Benjamin Lacombe ist eine der bekanntesten Pop-Figuren unter Frankreichs Illustratoren. Beim Besuch in Wien erzählt er von seine düsteren Kinderbuchzeichnungen und, dass Twitter hässlich, Affen uninspiriert und Marie Antoinette cool ist.
Bereits mit 16 Jahren hat Lacombe seine ersten Aufträge bekommen. Sein früher Erfolg und seine einprägsamen, düsteren Kinderbuchzeichnungen verhalfen ihm zum Pop-Status in der Illustratoren-Welt. Auf Einladung von Boesner hat er in Wien Workshops gehalten, und sich mit uns über das Kind im Künstler, Twitter und Marie Antoinette unterhalten.

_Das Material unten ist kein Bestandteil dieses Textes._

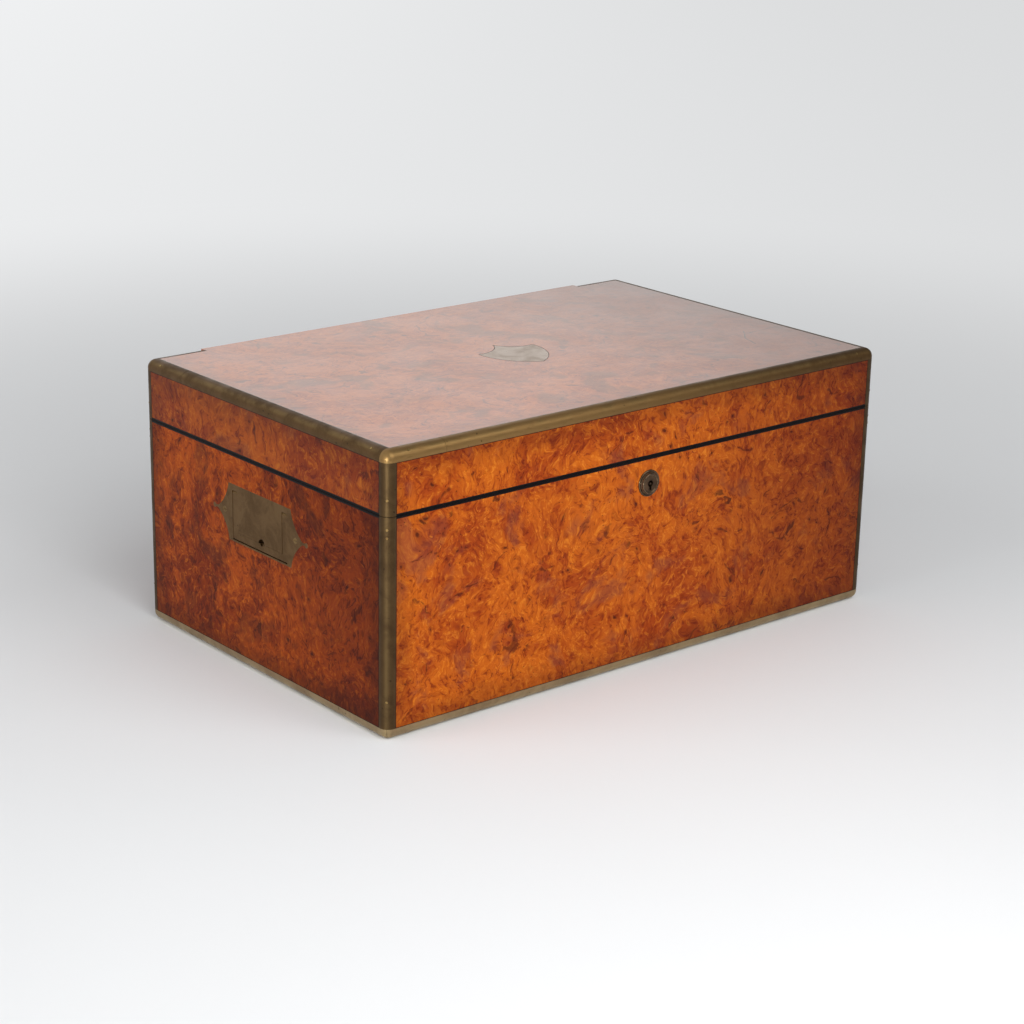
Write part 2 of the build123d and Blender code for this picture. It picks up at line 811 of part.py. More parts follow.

Ich hab mir ein Youtube-Video von dir angesehen, in dem du sagst, dass alle Kinder zeichnen – die meisten hören im Erwachsenenalter damit auf, und andere machen weiter, so wie du. Warum glaubst du, hören viele Erwachsene auf sich kreativ zu betätigen?
Ich glaube es hat viel mit Bildung zu tun. In Frankreich hat Kunst im Bildungssystem einen viel geringeren Stellenwert als Mathe oder Englisch zum Beispiel. Es wird nicht wirklich als etwas Wertvolles oder Ernsthaftes gesehen. Wenn Kinder ihren Eltern eröffnen, dass sie Künstler werden möchten, schlagen die höchstens die Hände über dem Kopf zusammen!
Früher, im Quattrocento, war das anders. Da musste man eine lange Ausbildung machen um Künstler zu werden und der Beruf war sehr angesehen. Heute ist es auch von Kultur zu Kultur unterschiedlich, in den skandinavischen Ländern wird das gesellschaftlich sehr gepusht. Deswegen haben sie auch mehr kreativen Output, viele innovative Lösungen für ökologische Probleme kommen auch aus dieser Region.
In Frankreich wird figurative Kunst überhaupt nicht geschätzt, alles muss abstrakt und konzeptuell sein! Das ist Japan und den USA ganz anders: da darf es ruhig mal poppiger sein… Kultur hat sehr viel damit zu tun, welche Kunst wo produziert wird.
Denkst du, dass Problemlösungskompetenz für gesellschaftliche Herausforderungen und kreative Leistung Hand in Hand geht?
Definitiv! In Gesellschaften, in denen kreatives Denken einen hohen Stellenwert hat, gibt es mehr Menschen die gegen den Strom schwimmen und anders denken als der Mainstream. Durch dieses kreative Denken kommen innovative Lösungen eher zu Stande. Die Art wie man denkt kommt total darauf an, wo man aufwächst!
Wann kannst du dich freier ausdrücken – beim Zeichnen oder beim Schreiben? Wo gibt es mehr Restriktionen?
Jedes Medium hat seine Beschränkungen und seine Freiheiten. Aber ich mag Beschränkungen – nur wenn es Limits gibt, kann man sie herausfordern. Wenn ich zum Beispiel ein Buch signiere, und der Leser möchte eine Fee dazu haben, dann male ich sicher nicht nur ein Mädchen mit Flügeln. Dann muss ich zwar eine Fee malen, aber ich habe die Herausforderung, es irgendwie außergewöhnlich zu machen. Wenn ich gar keinen Wunsch dazu bekomme, kann ich eigentlich alles machen was ich will – aber das ist halt langweilig.
Beim Schreiben kommt hinzu, dass man den Ton an die Zielgruppe, Erwachsene oder Kinder, anpassen muss. Beim Zeichnen muss man über ein ganzes Buch hinweg eine bestimmte Bildsprache beibehalten. Aber ich könnte nicht sagen, dass Sprache oder Bilder mich mehr oder weniger limitieren.
Findest du es herausfordernd, die richtige Sprache für Kinder zu finden?
Ich denke man kann über viel mehr Dinge mit Kindern sprechen, als die meisten Erwachsenen glauben. Ich habe schon über so verschiedene Probleme in Kinderbüchern gesprochen: Kinder, die geschlagen wurden, Tod, Fantasie. Wenn man ein schwieriges Wort verwendet, muss man es eben im nächsten Satz mit dem Kontext erklären.